GEORGETOWN, GUYANA - The United States remains active in its search for a country to head a multinational force in troubled Haiti, Secretary of State Antony Blinken said Thursday, without offering Washington's lead.

Blinken met Wednesday at a Caribbean summit with Haitian Prime Minister Ariel Henry and again spoke of the urgency of an international force in the Western Hemisphere's poorest nation, where gangs have taken over broad stretches of territory.

But no country has stepped forward despite nearly a year of calls for the force by Henry and U.N. Secretary-General Antonio Guterres.

'We're in very active conversations with countries in the region and beyond about such a force and we're in active conversations, of course, at the United Nations about what it might do to give a force the proper imprimatur from the international community,' Blinken told reporters in Guyana.

'Part of this involves making sure that countries step up to play important roles in such a force, particularly identifying a country that would play a leading-nation role,' Blinken said.

But he declined to offer such a role for the United States, which has a long history of intervention in Haiti, and instead reiterated U.S. support for building Haiti's fledgling national police.

U.S. President Joe Biden, who ended America's longest war in Afghanistan, has made clear he has no intention of putting U.S. troops at risk in Haiti.

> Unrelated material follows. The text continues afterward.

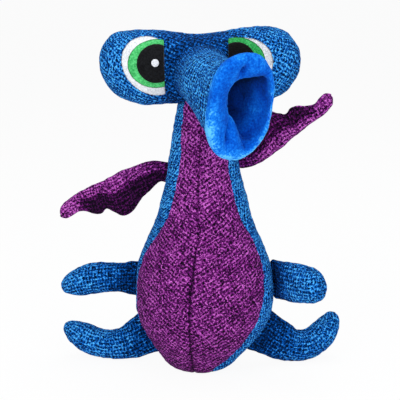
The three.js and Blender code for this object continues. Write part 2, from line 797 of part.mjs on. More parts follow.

Haiti Foreign Minister Jean Victor Geneus spoke to the U.N. Security Council on Thursday about the urgent need for the international force.

And the U.N. special representative for Haiti reported on the violence there. In her report, Maria Isabel Salvador said that at least 264 suspected gang members in Haiti have been killed by vigilante groups since April.

'The appearance of vigilante groups adds another layer of complexity," Salvador told the U.N. Security Council.

Haitian police have been unable to quell the unprecedented violence by gangs that control much of the capital, Port-au-Prince, and residents have begun to take matters into their own hands.

Haitians have not voted since 2016, with the last elected president, Jovenel Moise, assassinated in July 2021. Henry, the prime minister, has promised to step down after a new government is installed in February 2024, although election targets have repeatedly slipped in Haiti.

Blinken met with Henry at the Caribbean summit in Trinidad and Tobago, where the top US diplomat also called for renewed efforts to hold elections in Haiti.

Guyanese President Irfaan Ali said there was progress on Haiti at the Caribbean summit, with Kenya and Rwanda, whose president, Paul Kagame, was in attendance, offering support for the police force.

A group of former leaders, including former Prime Ministers Bruce Golding of Jamaica and Kenny Anthony of Saint Lucia, agreed to work with both Henry and other Haitian stakeholders on a political transition, Ali said.

'Prime Minister Henry is committed to broadening this transitional government,' Ali said.